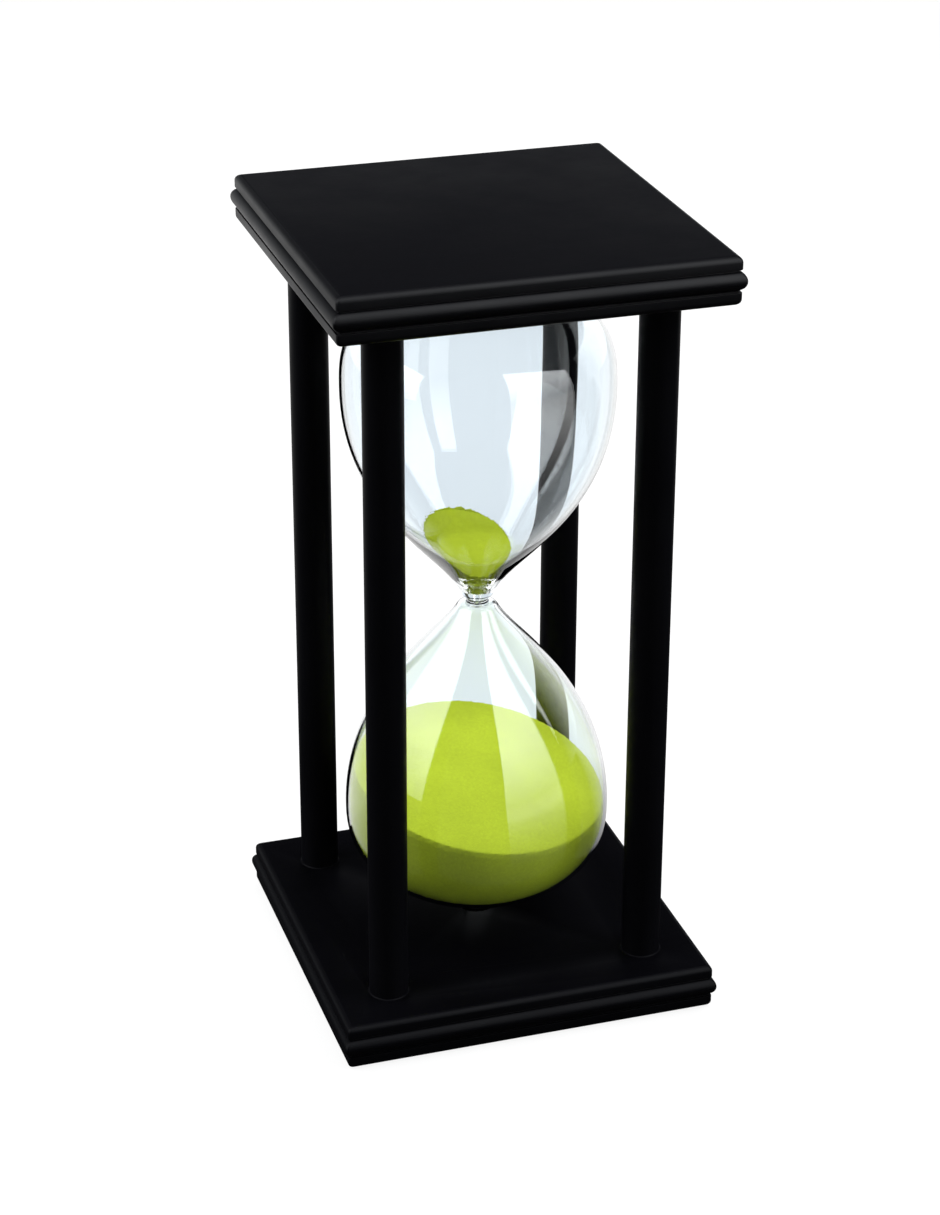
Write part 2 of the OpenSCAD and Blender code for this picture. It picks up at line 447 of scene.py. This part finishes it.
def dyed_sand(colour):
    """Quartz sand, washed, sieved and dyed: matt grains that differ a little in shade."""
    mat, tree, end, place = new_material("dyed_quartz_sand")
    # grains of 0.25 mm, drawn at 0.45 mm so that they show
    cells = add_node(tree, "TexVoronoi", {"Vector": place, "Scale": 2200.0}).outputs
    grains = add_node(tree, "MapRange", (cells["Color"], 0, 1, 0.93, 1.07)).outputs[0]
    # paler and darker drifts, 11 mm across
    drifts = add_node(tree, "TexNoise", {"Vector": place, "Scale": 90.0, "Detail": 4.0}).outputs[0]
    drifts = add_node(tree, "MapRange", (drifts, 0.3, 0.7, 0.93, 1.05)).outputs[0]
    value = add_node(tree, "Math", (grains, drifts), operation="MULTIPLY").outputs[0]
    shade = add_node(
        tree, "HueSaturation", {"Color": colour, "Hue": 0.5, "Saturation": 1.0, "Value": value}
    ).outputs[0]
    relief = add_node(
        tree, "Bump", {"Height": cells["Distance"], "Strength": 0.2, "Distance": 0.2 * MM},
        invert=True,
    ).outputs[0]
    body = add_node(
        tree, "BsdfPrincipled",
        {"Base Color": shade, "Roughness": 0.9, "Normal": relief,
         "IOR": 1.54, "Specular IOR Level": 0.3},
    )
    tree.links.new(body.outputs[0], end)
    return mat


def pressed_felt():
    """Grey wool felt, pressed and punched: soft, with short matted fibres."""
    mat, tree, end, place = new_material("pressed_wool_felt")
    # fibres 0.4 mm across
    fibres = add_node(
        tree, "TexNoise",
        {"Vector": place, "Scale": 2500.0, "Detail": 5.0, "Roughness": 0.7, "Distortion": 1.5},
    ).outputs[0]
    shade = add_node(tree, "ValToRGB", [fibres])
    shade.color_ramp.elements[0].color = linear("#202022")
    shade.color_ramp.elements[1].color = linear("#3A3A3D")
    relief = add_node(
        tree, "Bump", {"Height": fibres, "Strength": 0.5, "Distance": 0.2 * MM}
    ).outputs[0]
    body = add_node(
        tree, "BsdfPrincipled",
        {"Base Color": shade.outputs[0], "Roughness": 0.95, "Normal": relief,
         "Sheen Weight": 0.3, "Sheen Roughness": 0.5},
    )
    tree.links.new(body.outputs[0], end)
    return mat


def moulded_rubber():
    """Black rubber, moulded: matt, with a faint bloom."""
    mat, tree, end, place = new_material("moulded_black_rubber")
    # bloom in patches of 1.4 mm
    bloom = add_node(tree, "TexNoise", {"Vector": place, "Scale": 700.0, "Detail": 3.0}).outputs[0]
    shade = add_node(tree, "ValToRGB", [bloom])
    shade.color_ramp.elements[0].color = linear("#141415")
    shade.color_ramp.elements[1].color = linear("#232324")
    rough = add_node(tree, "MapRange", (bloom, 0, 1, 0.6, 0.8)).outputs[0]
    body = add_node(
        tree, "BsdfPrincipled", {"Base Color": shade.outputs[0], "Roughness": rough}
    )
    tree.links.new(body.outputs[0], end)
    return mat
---
• Exercise goal: Quote the data above in full, changing nothing.

• Result of the task:
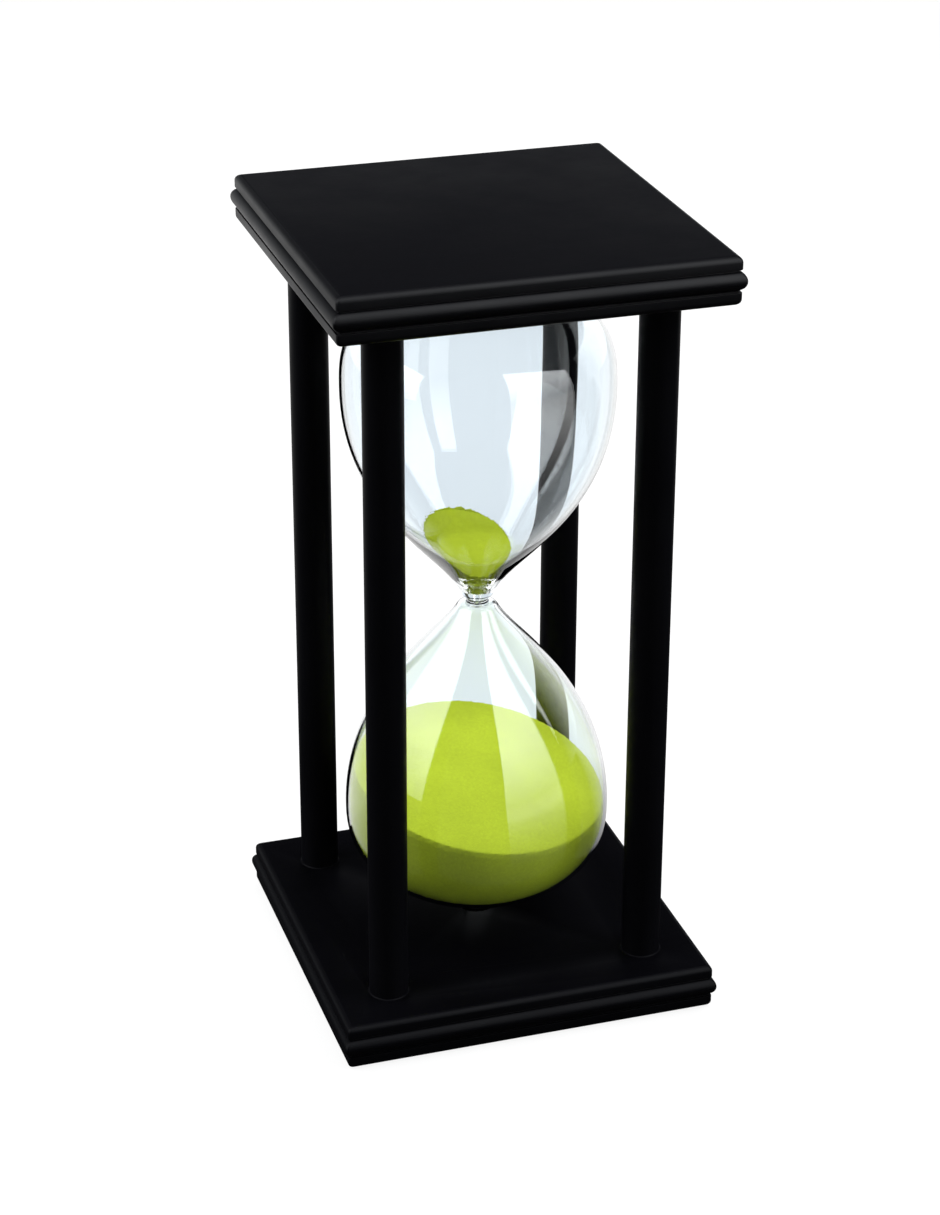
Write part 2 of the OpenSCAD and Blender code for this picture. It picks up at line 447 of scene.py. This part finishes it.
def dyed_sand(colour):
    """Quartz sand, washed, sieved and dyed: matt grains that differ a little in shade."""
    mat, tree, end, place = new_material("dyed_quartz_sand")
    # grains of 0.25 mm, drawn at 0.45 mm so that they show
    cells = add_node(tree, "TexVoronoi", {"Vector": place, "Scale": 2200.0}).outputs
    grains = add_node(tree, "MapRange", (cells["Color"], 0, 1, 0.93, 1.07)).outputs[0]
    # paler and darker drifts, 11 mm across
    drifts = add_node(tree, "TexNoise", {"Vector": place, "Scale": 90.0, "Detail": 4.0}).outputs[0]
    drifts = add_node(tree, "MapRange", (drifts, 0.3, 0.7, 0.93, 1.05)).outputs[0]
    value = add_node(tree, "Math", (grains, drifts), operation="MULTIPLY").outputs[0]
    shade = add_node(
        tree, "HueSaturation", {"Color": colour, "Hue": 0.5, "Saturation": 1.0, "Value": value}
    ).outputs[0]
    relief = add_node(
        tree, "Bump", {"Height": cells["Distance"], "Strength": 0.2, "Distance": 0.2 * MM},
        invert=True,
    ).outputs[0]
    body = add_node(
        tree, "BsdfPrincipled",
        {"Base Color": shade, "Roughness": 0.9, "Normal": relief,
         "IOR": 1.54, "Specular IOR Level": 0.3},
    )
    tree.links.new(body.outputs[0], end)
    return mat


def pressed_felt():
    """Grey wool felt, pressed and punched: soft, with short matted fibres."""
    mat, tree, end, place = new_material("pressed_wool_felt")
    # fibres 0.4 mm across
    fibres = add_node(
        tree, "TexNoise",
        {"Vector": place, "Scale": 2500.0, "Detail": 5.0, "Roughness": 0.7, "Distortion": 1.5},
    ).outputs[0]
    shade = add_node(tree, "ValToRGB", [fibres])
    shade.color_ramp.elements[0].color = linear("#202022")
    shade.color_ramp.elements[1].color = linear("#3A3A3D")
    relief = add_node(
        tree, "Bump", {"Height": fibres, "Strength": 0.5, "Distance": 0.2 * MM}
    ).outputs[0]
    body = add_node(
        tree, "BsdfPrincipled",
        {"Base Color": shade.outputs[0], "Roughness": 0.95, "Normal": relief,
         "Sheen Weight": 0.3, "Sheen Roughness": 0.5},
    )
    tree.links.new(body.outputs[0], end)
    return mat


def moulded_rubber():
    """Black rubber, moulded: matt, with a faint bloom."""
    mat, tree, end, place = new_material("moulded_black_rubber")
    # bloom in patches of 1.4 mm
    bloom = add_node(tree, "TexNoise", {"Vector": place, "Scale": 700.0, "Detail": 3.0}).outputs[0]
    shade = add_node(tree, "ValToRGB", [bloom])
    shade.color_ramp.elements[0].color = linear("#141415")
    shade.color_ramp.elements[1].color = linear("#232324")
    rough = add_node(tree, "MapRange", (bloom, 0, 1, 0.6, 0.8)).outputs[0]
    body = add_node(
        tree, "BsdfPrincipled", {"Base Color": shade.outputs[0], "Roughness": rough}
    )
    tree.links.new(body.outputs[0], end)
    return mat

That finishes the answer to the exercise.